Approximately 75% of people don’t replace their toothbrushes as often as they should, but perhaps people will be more inclined to keep up with good oral hygiene habits when they hear about the new research suggesting that losing teeth nearly doubles the risk of developing dementia.
A study of elderly people published in the Journal of the American Geriatrics Society found that those with between one and nine teeth remaining were 81% more likely to be diagnosed with Alzheimer’s disease within the next five years.
For those with between 10 and 19 teeth left, the risk of developing the disease rose by 62% compared to those with at least 20 teeth remaining of the original 32.
Those who had no teeth left at all have a 63% increased risk — probably because they have a whole set of false teeth instead.
The overall findings of the study showed that good oral hygiene boosts mental health.
Dr Tomoyuki Ohara, of Kyushu University, Japan, claimed that the more teeth people have, the less likely they are to develop Alzheimer’s.
“Our findings emphasize the clinical importance of dental care and treatment, especially in terms of maintenance of teeth from an early age for reducing the future risk of dementia,” he said.

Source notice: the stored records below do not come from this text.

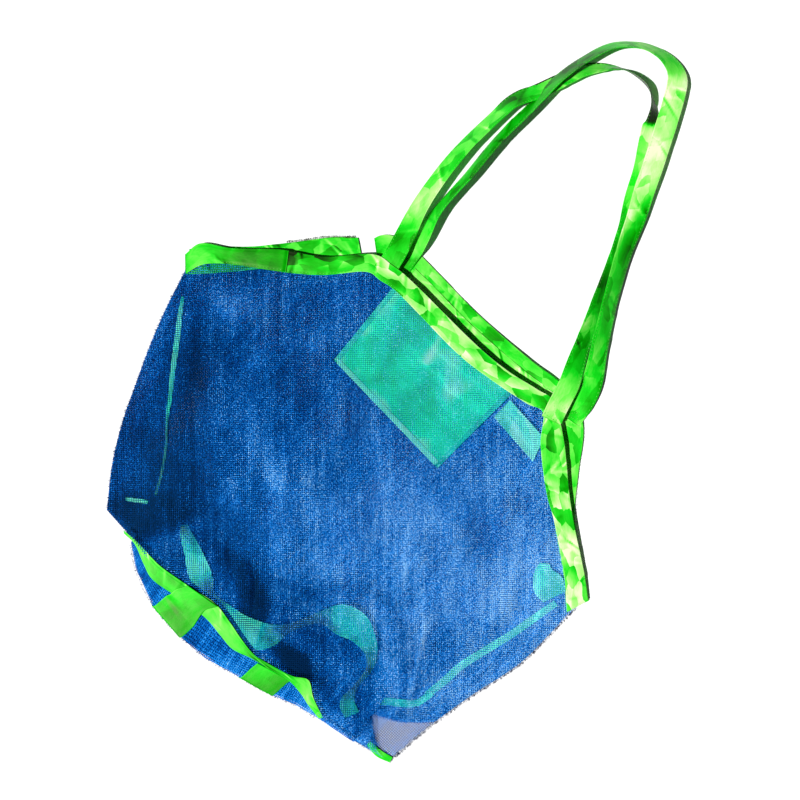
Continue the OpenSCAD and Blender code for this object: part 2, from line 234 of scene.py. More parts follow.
def make_object(name, verts, faces, uv=None, material=None, **facts):
    """An object from vertices in mm. uv has a pair for each vertex, in metres, and facts a number."""
    mesh = bpy.data.meshes.new(name)
    mesh.from_pydata((np.asarray(verts, float) * MM).tolist(), [], [list(map(int, f)) for f in faces])
    mesh.update()
    if uv is not None:
        layer = mesh.uv_layers.new(name="cloth")
        index = np.empty(len(mesh.loops), np.int32)
        mesh.loops.foreach_get("vertex_index", index)
        layer.data.foreach_set("uv", np.asarray(uv, np.float32)[index].ravel())
    for key, values in facts.items():
        layer = mesh.attributes.new(key, "FLOAT", "POINT")
        layer.data.foreach_set("value", np.asarray(values, np.float32).ravel())
    mesh.polygons.foreach_set("use_smooth", [True] * len(mesh.polygons))
    if material is not None:
        mesh.materials.append(material)
    return add_object(name, mesh)


def grid_object(name, grid, uv, material, keep=None, **facts):
    rows, cols = grid.shape[:2]
    faces = grid_faces(rows, cols)
    if keep is not None:
        faces = faces[keep.ravel()[faces].all(axis=1)]
    return make_object(name, grid.reshape(-1, 3), faces, uv.reshape(-1, 2), material, **facts)


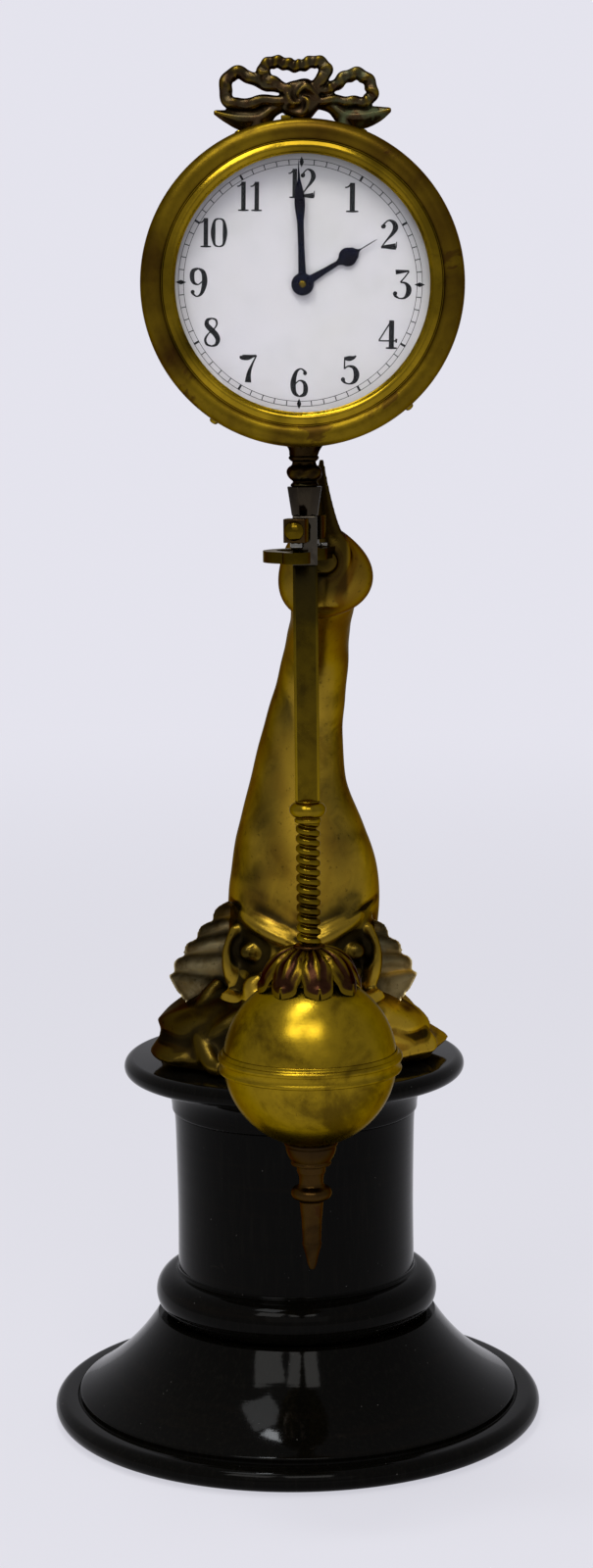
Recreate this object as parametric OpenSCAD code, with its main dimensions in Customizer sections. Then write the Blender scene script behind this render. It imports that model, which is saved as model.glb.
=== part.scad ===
// Swinging mantel clock. A gilt dolphin stands on its head on a turned wooden base and carries,
// on a small hook at its tail, a pendulum that holds the whole clock above its pivot and a
// weighted ball below it. Millimetres, Z up, the dial faces -Y, the origin is the centre of
// the underside of the base.

/* [Wooden base] */
// Radius of the foot over its rounded rim
foot_r = 65.2; // [60:0.1:70]
// Height of the rounded rim of the foot
rim_h = 5.8; // [4:0.1:7]
// Height of the foot from the felt to the bead
foot_h = 27.8; // [22:0.1:34]
// Thickness of the felt under the foot
felt_t = 0.8; // [0.5:0.1:1.5]
// Radius of the column
column_r = 31.6; // [27:0.1:34]
// Radius of the bead at the bottom of the column
bead_r = 6; // [4:0.1:7]
// Height of the column with its bead
column_h = 55.4; // [46:0.1:68]
// Radius of the cap over its rounded edge
cap_r = 45.2; // [43:0.1:50]
// Height of the cap with the cove under it
cap_h = 14.6; // [13:0.1:18]
// Thickness of the rounded edge of the cap
cap_edge = 5; // [4:0.1:6]
// Radius of the bolt that holds the figure down
bolt_r = 3; // [2.5:0.1:4]
// Radius of the recess for the nut under the foot
recess_r = 12; // [10:0.1:16]

/* [Figure] */
// Height from the top of the base to the pivot
figure_h = 136.7; // [128:0.1:146]
// Greatest width of the dolphin's body
body_w = 39.4; // [34:0.1:42]
// Greatest depth of the dolphin's body
body_d = 37; // [32:0.1:40]
// Span over the two side fins
fin_span = 66; // [58:0.1:72]
// Radius of the wave plinth at its lip
wave_r = 37.5; // [34:0.1:40]
// Height of the wave plinth
wave_h = 18.5; // [16:0.1:21]
// Width of the face between the corners of its lips
face_w = 34; // [30:0.1:38]
// Thickness of each fin at its root
fin_t = 4; // [3:0.1:5]
// Radius of the curled tail seen from the front
curl_r = 11.6; // [10.8:0.1:12.4]
// Distance of the tail's knot to the right of the pendulum
knot_side = 4.6; // [4:0.1:5.2]
// Distance of the tail's knot behind the pendulum
knot_back = 25; // [24.4:0.1:25.6]
// Distance of the tail's knot under the pivot
knot_drop = 6.2; // [5.6:0.1:6.8]
// Distance from the column's axis forward to the pendulum
reach = 69; // [67:0.1:72]
// Distance of the pendulum to the right of the column's axis
side = 4; // [2:0.1:5]

/* [Hook and pivot] */
// Outer radius of the hook
hook_r = 10; // [9.6:0.1:11]
// Width of the hook's band
hook_w = 3.2; // [2.8:0.1:3.6]
// Thickness of the hook
hook_t = 2.7; // [2:0.1:3.5]
// Radius of the round pads that carry the pins
pad_r = 3.3; // [3:0.1:3.6]
// Depth of the pin's seat in each pad
seat_h = 0.9; // [0.7:0.1:1.2]
// Clearance under each pin's point
point_gap = 0.06; // [0.04:0.01:0.1]
// Distance from the rod's axis to each pin
pin_reach = 8.6; // [8.4:0.1:9]
// Turn of the pivot line seen from above
pivot_turn = 14; // [8:1:18]
// Radius of each pin
pin_r = 1.4; // [1:0.1:1.6]
// Radius of the cross bar through the carrier
cross_r = 1.5; // [1.2:0.1:1.8]
// Width of each square pivot block
block_w = 5.2; // [4.6:0.1:5.8]

/* [Clock head] */
// Height from the pivot to the centre of the dial
head_rise = 62.8; // [58:0.1:70]
// Outer radius of the drum
case_r = 36.2; // [35.8:0.1:36.6]
// Distance that the bezel stands out past the drum
bezel_out = 1.3; // [1:0.1:2]
// Width of the bezel from its edge to its opening
bezel_w = 8.1; // [7.6:0.1:8.6]
// Wall of the drum and of its back
case_wall = 0.8; // [0.6:0.1:1]
// Distance from the pendulum's plane back to the outside of the back cover
back_depth = 12.5; // [12.4:0.1:14]
// Space between the back cover and the back plate
back_room = 3.1; // [3:0.1:4]
// Thickness of the movement's plates
plate_t = 1; // [0.8:0.1:1.2]
// Distance between the movement's plates
plate_gap = 8.8; // [8.6:0.1:10]
// Space between the front plate and the dial
dial_room = 3; // [2.9:0.1:3.6]
// Thickness of the dial
dial_t = 0.8; // [0.6:0.1:1]
// Space between the dial and the glass
glass_room = 4.1; // [4:0.1:5]
// Thickness of the glass
glass_t = 1.2; // [1:0.1:1.6]
// Distance that the bezel stands in front of the glass
bezel_lip = 2.2; // [1.8:0.1:2.8]
// Height of the bow over the drum
crest_h = 16.8; // [15:0.1:20]
// Width over the bow
crest_w = 41.6; // [38:0.1:46]

/* [Hands] */
// Length of the minute hand from the dial's centre
minute_len = 28.2; // [24:0.1:28.6]
// Length of the hour hand from the dial's centre
hour_len = 20; // [16:0.1:22]
// Thickness of each hand
hand_t = 0.3; // [0.2:0.1:0.4]
// Angle of the minute hand past twelve
minute_deg = -1.4; // [-180:0.1:180]
// Angle of the hour hand past twelve
hour_deg = 59.9; // [0:0.1:360]

/* [Pendulum rod] */
// Width of the flat rod
rod_w = 5.9; // [5:0.1:6.2]
// Thickness of the flat rod
rod_t = 4; // [3:0.1:5]
// Chamfer along the rod's edges
rod_chamfer = 0.6; // [0.3:0.1:0.9]
// Distance from the pivot down to the bead under the flat rod
bead_drop = 59; // [54:0.1:64]
// Radius of the twisted part of the rod
twist_r = 2.95; // [2.5:0.05:3.2]
// Height of one turn of the twist
twist_pitch = 2.4; // [2:0.1:3]
// Height of the twisted part
twist_h = 29.4; // [26:0.1:32]
// Radius of the threaded tail that passes through the ball
tail_r = 1.6; // [1.3:0.1:1.8]

/* [Ball and finial] */
// Distance from the pivot down to the centre of the ball
bob_drop = 122.5; // [118:0.1:126]
// Radius of the ball
bob_r = 21.1; // [19.5:0.1:22]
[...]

Additionally, the findings show that tooth loss may also lead to people eating less healthily, while chronic gum inflammation can assist in dementia development.
Between 2007 and 2012, Dr. Ohara and colleagues kept up with 1,566 Japanese men and women over the age of 60, and during that time, 11.5% of participants developed dementia, mainly Alzheimer’s.
“This prospective cohort study of an elderly Japanese population demonstrated an inverse association between number of remaining teeth and risk of development of all-cause dementia and Alzheimer’s disease, indicating that subjects with greater tooth loss were at greater risk of onset of dementia,” said Dr. Ohara.
Ultimately, the findings showed that taking simple efforts to maintain dental health could vastly reduce Alzheimer’s progression. Gum disease is widespread, and in older age groups, it’s considered to be a major cause of tooth loss.